Anti-spam form
Tuesday, August 26th, 2008Pobo has just completed a new contact form for Alice Melvin, an Edinburgh-based artist and illustrator. She was receiving industrial quantities of spam through her website’s contact form and had to take it offline. She was looking for a replacement and I was happy to accept the challenge.
Spam is a tricky and evolving beast, so any attempt to combat it needs a many-pronged approach. Single defences are vulnerable. Captcha, a method of distorting an image and asking the user to decipher it to prove he or she is really a human, is a popular method, but several of the most high-profile ones have been cracked recently. There are also reports of sweatshops run by hackers where huge numbers of captchas are sent by robots, read by humans and sent back so the robots can get on with their evil work.
The real problem, though, is that captcha is inaccessible to visually-impaired users, so it’s illegal (at least in the UK) unless an alternative is provided. Some sites offer an audio equivalent, but how would a deaf-dumb braille user submit such a form?

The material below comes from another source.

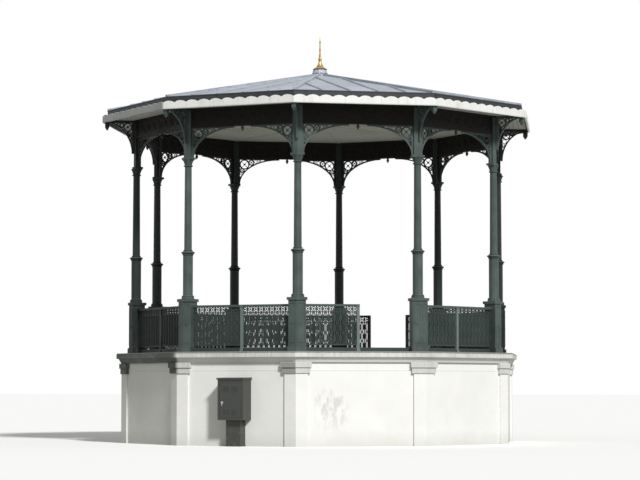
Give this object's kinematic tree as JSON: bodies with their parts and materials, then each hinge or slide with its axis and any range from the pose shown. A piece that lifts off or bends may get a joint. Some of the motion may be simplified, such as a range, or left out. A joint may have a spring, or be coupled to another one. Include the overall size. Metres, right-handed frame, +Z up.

There are good overviews of the inaccessibility of captcha and the proposal of some alternatives in the W3C’s discussion and the slightly less dry Sitepoint article. Slightly depressing, because nothing strikes the perfect balance between accessibility and security, but they reinforced the impression that only a sequence of barriers would be effective and also have the capability to be tweaked in future without having to throw the whole thing out and start again if a particular technique is cracked. As will no doubt happen with captcha sooner or later.
At IfLooksCouldKill we have used the open source CFFormProtect, which wraps up some of the alternatives in a ColdFusion custom tag, and I took this as a basis for my PHP code.
There are five tests:
Time taken: the current time is recorded on the form. This is compared to the time it is received back. Too short and it is blocked. Spam robots can fill in a form in a second or two, but humans take much longer. The time is also encoded in a separate field and when the form is received back, this is checked to make sure the time value hasn’t been altered.

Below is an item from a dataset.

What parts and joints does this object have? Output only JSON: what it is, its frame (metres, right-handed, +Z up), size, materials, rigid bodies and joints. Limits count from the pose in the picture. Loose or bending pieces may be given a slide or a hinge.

Hidden field: robots usually just fill everything in, making a guess at what is expected (e.g. an email address in an email field). This field expected to be empty when the form is submitted. It is hidden from view and screenreader users are asked not to fill it in. Robots will, and the form will be blocked.
Text check: the words in the form fields are checked against two lists: the first is bad words that no legimate user would write: one of these and it’s a red card. The second is words that in combination are good indicators of spam. A kind of points system adds these up and if the threshold is reached – sorry, you’re not getting in.

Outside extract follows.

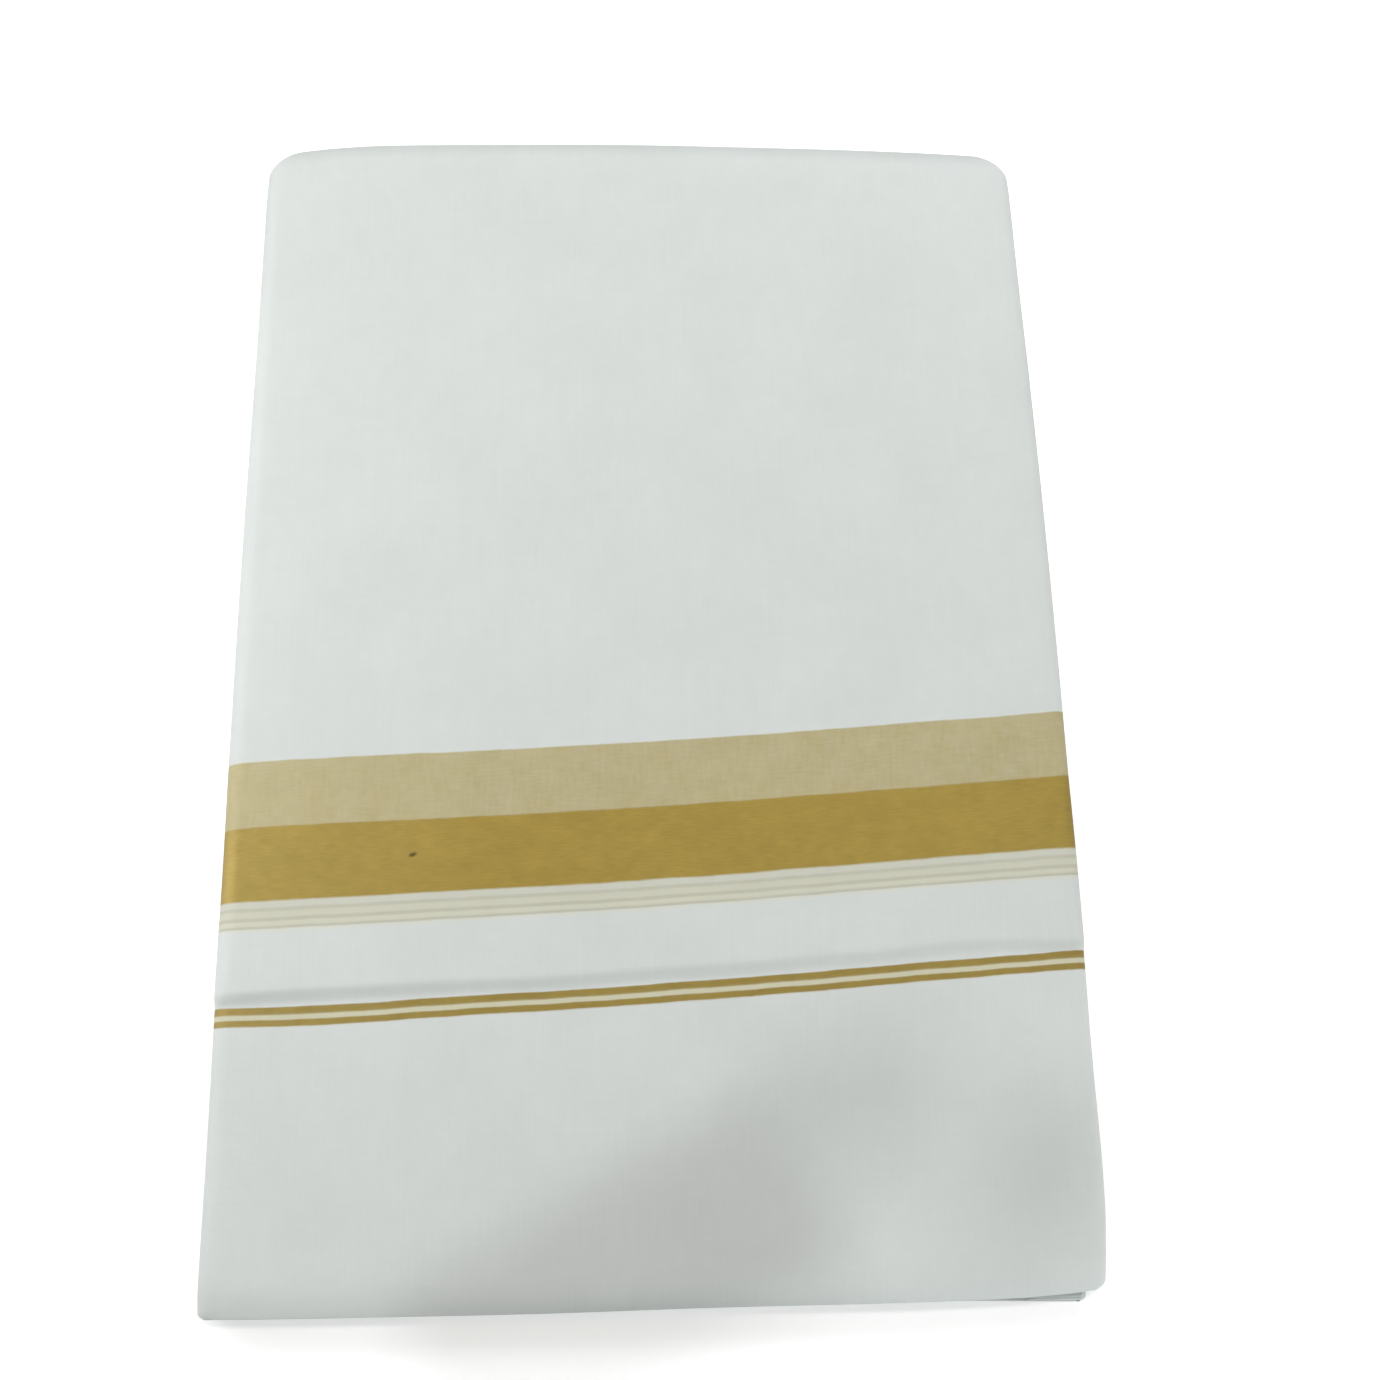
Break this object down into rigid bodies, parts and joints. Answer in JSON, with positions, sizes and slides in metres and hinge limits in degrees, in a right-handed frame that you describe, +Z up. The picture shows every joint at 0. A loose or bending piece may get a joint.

IP check: the user’s IP is recorded after a successful form submission and then that’s it; no more. For a while, anyway. Each time the form is submitted, the user’s IP is checked against a list of IPs and times and a decision is made on the validity of the submission.
This leaves us with a range of knobs and dials that we can tweak to raise or lower the barriers if spam finds its way through or users are being inconvenienced.